→ What you need to do:
The material below holds a span beginning at the line with "tube_panel();" and ending at the line with "cad_parts[node].hide_render = cad_parts[node].hide_viewport". Quote that span exactly, both ends included, and only that span.
----------
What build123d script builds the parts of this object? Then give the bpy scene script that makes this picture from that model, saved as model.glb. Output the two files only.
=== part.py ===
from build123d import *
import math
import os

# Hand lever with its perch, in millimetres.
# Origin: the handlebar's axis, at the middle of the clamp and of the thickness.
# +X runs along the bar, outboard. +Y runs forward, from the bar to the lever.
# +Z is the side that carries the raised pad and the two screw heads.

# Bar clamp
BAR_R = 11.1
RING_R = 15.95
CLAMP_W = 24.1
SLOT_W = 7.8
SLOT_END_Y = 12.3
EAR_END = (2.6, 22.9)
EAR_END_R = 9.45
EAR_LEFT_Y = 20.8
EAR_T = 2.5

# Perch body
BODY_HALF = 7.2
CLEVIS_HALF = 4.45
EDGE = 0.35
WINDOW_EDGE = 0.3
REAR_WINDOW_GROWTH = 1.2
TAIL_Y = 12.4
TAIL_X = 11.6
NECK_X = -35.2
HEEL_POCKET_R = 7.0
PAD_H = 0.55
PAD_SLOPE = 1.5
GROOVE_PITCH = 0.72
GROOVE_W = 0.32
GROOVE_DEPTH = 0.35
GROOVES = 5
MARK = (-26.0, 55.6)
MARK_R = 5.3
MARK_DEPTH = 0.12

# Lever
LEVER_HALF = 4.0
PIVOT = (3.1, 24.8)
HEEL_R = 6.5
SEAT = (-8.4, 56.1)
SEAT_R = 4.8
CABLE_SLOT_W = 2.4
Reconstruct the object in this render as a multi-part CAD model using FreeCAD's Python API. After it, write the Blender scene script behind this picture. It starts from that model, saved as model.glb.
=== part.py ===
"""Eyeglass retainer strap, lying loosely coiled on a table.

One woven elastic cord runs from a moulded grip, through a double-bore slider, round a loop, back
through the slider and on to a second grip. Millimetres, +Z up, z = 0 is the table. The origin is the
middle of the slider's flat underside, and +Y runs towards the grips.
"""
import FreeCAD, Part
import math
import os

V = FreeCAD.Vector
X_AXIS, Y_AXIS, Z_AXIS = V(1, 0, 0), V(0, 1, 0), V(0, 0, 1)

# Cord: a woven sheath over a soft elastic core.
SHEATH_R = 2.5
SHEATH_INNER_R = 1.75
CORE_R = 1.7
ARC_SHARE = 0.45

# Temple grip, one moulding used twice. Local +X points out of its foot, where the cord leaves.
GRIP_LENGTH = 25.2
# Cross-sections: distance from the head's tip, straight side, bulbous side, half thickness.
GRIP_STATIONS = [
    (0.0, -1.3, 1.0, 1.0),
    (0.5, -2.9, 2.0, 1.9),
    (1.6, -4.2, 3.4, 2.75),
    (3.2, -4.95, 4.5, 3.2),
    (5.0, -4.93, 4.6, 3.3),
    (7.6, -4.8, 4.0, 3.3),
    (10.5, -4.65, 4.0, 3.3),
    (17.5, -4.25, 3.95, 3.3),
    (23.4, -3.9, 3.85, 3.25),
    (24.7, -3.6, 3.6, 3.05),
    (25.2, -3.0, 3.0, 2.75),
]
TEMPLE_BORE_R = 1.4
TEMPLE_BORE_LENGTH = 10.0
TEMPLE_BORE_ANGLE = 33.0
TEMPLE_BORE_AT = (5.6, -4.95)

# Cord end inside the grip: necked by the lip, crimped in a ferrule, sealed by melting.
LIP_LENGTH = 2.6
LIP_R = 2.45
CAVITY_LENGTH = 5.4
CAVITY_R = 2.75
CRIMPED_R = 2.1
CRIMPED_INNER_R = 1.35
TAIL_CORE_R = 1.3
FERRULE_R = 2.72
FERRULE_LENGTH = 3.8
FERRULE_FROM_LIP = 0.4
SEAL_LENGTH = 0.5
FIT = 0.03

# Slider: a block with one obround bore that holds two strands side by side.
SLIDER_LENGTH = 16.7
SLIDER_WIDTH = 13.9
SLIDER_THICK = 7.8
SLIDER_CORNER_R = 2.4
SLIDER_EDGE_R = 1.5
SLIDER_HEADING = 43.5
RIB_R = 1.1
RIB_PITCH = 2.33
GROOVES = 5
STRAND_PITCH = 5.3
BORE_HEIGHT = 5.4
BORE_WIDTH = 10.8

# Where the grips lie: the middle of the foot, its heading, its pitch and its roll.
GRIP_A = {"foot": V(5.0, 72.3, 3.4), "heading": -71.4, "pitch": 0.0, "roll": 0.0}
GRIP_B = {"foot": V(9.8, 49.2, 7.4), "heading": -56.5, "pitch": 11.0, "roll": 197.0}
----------
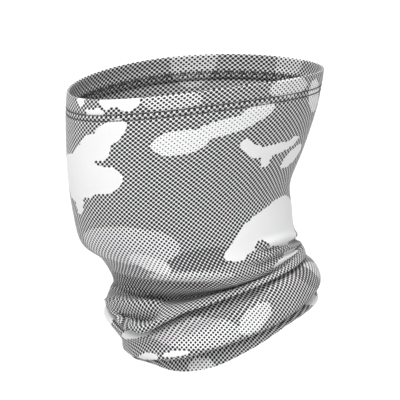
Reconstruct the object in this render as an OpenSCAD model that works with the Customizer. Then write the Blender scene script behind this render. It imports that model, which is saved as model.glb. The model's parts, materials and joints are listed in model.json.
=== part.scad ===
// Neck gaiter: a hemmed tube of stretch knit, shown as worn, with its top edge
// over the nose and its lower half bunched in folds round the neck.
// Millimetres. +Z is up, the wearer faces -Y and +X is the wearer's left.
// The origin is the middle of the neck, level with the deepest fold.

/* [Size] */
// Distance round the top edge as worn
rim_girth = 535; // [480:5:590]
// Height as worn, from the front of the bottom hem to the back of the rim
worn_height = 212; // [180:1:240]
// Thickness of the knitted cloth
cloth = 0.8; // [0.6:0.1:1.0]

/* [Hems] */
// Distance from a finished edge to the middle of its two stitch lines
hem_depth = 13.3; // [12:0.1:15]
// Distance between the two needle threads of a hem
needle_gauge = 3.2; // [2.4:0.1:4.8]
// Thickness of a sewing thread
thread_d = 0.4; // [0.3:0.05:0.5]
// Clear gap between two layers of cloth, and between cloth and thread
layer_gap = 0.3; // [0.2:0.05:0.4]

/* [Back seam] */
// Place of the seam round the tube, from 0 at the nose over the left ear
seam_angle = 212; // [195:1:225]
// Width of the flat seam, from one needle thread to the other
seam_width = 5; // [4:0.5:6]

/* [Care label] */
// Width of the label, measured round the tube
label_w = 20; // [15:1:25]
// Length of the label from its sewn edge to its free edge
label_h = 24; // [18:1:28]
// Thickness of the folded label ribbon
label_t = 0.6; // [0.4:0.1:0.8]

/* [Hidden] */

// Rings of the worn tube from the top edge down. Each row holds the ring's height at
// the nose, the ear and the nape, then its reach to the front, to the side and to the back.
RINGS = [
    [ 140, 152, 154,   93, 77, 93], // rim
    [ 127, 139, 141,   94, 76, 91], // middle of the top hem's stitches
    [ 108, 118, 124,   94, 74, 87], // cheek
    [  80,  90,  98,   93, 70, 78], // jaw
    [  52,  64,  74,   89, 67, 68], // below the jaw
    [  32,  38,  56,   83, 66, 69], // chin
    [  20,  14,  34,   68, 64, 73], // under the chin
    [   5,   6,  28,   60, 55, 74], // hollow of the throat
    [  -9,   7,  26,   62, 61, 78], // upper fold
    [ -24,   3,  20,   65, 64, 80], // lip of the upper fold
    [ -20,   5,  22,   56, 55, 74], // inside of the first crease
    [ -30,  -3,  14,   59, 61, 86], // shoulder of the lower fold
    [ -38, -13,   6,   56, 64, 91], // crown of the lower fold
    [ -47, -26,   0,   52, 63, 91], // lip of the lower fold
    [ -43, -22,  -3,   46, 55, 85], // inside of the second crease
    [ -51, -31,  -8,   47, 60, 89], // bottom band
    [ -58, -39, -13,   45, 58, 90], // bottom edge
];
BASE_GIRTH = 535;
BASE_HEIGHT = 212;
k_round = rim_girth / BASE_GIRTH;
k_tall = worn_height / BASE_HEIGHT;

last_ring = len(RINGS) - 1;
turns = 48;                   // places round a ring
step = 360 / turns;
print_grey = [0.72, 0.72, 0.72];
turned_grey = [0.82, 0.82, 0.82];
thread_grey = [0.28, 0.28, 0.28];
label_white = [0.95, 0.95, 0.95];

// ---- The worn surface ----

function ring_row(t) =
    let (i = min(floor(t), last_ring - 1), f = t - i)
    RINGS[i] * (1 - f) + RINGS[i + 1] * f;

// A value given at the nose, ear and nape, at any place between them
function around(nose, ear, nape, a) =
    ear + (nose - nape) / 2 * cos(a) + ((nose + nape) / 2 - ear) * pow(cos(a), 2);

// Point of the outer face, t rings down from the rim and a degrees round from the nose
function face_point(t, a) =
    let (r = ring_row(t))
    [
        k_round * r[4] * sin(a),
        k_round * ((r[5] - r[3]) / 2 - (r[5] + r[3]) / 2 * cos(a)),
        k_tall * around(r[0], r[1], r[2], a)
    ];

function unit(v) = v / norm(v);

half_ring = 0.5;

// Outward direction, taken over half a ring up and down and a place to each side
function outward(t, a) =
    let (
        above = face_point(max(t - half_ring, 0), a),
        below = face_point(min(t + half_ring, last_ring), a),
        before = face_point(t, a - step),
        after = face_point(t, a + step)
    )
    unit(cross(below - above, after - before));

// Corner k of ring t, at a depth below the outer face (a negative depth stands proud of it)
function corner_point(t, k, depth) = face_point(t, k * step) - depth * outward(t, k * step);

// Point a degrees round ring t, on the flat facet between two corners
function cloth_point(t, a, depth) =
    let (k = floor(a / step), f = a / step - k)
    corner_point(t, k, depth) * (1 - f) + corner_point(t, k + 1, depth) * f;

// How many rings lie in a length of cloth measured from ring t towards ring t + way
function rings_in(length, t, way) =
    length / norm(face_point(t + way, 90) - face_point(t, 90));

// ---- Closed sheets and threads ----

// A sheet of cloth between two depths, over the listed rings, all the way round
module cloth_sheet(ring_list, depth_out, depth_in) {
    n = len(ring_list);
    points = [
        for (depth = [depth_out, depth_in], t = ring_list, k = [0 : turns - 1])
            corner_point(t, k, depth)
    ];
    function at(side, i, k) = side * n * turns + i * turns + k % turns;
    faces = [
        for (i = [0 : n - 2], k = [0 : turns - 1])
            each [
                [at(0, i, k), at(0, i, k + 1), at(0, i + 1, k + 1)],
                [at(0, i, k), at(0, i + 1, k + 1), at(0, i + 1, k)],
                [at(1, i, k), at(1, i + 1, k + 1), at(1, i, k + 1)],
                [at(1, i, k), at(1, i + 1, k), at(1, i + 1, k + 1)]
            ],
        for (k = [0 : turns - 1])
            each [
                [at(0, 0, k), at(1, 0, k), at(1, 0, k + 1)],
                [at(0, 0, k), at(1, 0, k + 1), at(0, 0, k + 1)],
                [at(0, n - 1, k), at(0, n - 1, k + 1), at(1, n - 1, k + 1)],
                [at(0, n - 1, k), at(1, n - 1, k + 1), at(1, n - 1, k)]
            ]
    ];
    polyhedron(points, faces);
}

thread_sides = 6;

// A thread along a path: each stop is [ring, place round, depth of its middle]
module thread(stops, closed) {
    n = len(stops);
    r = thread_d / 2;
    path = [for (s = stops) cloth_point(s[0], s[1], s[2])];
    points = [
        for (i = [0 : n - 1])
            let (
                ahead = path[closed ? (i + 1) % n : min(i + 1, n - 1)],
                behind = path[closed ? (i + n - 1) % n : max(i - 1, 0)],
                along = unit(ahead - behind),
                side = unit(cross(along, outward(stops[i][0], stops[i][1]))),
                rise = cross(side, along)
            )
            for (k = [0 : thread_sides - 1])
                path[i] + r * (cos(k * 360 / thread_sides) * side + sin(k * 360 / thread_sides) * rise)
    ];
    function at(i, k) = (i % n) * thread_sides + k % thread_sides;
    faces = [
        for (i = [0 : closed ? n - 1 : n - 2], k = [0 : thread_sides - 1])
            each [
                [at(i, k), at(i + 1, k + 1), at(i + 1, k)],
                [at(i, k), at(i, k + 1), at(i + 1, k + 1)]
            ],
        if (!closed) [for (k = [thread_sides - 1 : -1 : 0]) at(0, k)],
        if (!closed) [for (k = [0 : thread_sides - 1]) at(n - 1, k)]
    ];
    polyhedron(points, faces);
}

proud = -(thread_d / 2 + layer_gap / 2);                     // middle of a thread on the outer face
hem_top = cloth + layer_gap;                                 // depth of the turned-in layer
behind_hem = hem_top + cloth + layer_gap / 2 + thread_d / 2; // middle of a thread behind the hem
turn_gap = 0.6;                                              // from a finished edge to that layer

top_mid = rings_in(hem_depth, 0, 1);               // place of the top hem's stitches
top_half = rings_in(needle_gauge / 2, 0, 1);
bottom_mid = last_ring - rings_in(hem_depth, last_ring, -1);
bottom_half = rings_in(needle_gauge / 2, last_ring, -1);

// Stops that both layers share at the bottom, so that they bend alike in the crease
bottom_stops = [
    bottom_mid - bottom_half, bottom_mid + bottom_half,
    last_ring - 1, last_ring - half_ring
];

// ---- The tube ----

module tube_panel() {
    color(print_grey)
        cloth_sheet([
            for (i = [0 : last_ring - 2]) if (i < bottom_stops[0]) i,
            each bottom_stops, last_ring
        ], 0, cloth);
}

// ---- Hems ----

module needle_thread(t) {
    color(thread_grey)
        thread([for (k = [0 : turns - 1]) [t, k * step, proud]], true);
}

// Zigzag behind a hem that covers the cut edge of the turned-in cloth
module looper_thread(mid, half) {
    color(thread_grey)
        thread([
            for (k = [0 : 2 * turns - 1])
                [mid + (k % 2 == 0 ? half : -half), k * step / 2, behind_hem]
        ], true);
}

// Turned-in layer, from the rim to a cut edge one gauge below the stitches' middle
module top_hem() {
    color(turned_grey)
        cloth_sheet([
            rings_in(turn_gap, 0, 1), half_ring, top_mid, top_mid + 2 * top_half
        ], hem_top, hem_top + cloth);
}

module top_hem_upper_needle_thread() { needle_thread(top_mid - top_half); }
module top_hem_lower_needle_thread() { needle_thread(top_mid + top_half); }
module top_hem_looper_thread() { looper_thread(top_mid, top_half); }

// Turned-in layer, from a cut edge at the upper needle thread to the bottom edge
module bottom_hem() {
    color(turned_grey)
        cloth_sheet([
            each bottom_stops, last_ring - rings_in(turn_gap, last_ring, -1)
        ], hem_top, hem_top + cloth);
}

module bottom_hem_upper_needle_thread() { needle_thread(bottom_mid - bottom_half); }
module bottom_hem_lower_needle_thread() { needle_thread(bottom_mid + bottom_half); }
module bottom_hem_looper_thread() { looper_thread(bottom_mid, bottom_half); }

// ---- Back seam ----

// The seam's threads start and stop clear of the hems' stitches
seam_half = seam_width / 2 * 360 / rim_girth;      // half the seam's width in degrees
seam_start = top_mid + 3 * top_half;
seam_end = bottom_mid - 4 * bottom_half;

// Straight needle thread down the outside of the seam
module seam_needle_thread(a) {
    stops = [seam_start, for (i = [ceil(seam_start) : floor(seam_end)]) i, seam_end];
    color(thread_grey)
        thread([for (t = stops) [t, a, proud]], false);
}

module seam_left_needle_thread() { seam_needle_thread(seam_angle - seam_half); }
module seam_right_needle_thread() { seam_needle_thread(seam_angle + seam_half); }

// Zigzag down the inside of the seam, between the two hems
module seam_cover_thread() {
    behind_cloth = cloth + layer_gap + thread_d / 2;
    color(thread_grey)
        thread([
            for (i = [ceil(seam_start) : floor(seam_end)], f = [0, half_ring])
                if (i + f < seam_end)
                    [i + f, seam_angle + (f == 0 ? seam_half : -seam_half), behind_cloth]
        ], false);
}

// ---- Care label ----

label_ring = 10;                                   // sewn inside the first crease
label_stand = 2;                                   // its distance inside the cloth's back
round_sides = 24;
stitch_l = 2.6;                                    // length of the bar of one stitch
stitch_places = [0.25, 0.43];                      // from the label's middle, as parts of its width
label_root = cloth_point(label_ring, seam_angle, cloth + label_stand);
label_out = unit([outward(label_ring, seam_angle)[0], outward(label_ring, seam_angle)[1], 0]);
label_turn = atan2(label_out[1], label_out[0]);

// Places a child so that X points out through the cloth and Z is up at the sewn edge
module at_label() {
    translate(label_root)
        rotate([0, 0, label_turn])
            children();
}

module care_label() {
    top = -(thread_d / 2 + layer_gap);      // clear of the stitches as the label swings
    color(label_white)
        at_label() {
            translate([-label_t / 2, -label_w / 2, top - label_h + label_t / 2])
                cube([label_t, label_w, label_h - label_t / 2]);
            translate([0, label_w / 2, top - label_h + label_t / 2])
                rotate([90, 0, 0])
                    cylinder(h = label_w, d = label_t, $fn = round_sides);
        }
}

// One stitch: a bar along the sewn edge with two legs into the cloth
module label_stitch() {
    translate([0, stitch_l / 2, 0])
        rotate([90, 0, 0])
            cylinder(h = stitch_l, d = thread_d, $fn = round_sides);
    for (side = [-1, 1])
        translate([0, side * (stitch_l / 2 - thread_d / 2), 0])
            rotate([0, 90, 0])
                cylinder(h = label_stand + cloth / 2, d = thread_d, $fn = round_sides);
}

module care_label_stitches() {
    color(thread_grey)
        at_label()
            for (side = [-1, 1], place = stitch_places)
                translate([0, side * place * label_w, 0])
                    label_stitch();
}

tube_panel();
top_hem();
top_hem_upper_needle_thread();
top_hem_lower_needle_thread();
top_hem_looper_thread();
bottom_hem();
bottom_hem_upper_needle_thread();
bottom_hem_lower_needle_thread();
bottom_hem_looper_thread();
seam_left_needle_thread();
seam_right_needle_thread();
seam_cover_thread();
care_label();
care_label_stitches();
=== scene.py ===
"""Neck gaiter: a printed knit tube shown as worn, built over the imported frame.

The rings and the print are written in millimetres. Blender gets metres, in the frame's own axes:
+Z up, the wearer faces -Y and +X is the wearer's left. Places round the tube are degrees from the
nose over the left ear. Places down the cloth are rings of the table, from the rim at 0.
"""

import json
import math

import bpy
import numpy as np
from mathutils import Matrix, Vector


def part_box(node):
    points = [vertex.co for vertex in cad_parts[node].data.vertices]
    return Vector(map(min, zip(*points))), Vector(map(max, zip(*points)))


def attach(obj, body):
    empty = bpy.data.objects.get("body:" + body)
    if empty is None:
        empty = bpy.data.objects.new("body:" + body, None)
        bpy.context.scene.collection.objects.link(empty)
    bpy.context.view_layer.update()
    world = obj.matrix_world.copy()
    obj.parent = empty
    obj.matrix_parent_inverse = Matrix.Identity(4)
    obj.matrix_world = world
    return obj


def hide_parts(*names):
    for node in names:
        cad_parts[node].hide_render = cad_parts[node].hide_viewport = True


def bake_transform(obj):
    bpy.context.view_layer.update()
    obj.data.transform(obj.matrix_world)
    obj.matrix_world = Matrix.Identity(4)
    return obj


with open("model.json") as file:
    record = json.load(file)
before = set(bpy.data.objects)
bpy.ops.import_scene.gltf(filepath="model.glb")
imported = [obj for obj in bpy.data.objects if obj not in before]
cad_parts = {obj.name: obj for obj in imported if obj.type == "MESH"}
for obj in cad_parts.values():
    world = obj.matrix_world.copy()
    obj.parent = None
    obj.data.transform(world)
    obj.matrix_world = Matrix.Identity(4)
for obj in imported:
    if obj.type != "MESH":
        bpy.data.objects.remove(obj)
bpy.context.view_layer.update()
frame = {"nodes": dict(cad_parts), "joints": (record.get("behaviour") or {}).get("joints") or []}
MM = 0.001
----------
→ Solved exercise:
tube_panel();
top_hem();
top_hem_upper_needle_thread();
top_hem_lower_needle_thread();
top_hem_looper_thread();
bottom_hem();
bottom_hem_upper_needle_thread();
bottom_hem_lower_needle_thread();
bottom_hem_looper_thread();
seam_left_needle_thread();
seam_right_needle_thread();
seam_cover_thread();
care_label();
care_label_stitches();
=== scene.py ===
"""Neck gaiter: a printed knit tube shown as worn, built over the imported frame.

The rings and the print are written in millimetres. Blender gets metres, in the frame's own axes:
+Z up, the wearer faces -Y and +X is the wearer's left. Places round the tube are degrees from the
nose over the left ear. Places down the cloth are rings of the table, from the rim at 0.
"""

import json
import math

import bpy
import numpy as np
from mathutils import Matrix, Vector


def part_box(node):
    points = [vertex.co for vertex in cad_parts[node].data.vertices]
    return Vector(map(min, zip(*points))), Vector(map(max, zip(*points)))


def attach(obj, body):
    empty = bpy.data.objects.get("body:" + body)
    if empty is None:
        empty = bpy.data.objects.new("body:" + body, None)
        bpy.context.scene.collection.objects.link(empty)
    bpy.context.view_layer.update()
    world = obj.matrix_world.copy()
    obj.parent = empty
    obj.matrix_parent_inverse = Matrix.Identity(4)
    obj.matrix_world = world
    return obj


def hide_parts(*names):
    for node in names:
        cad_parts[node].hide_render = cad_parts[node].hide_viewport = True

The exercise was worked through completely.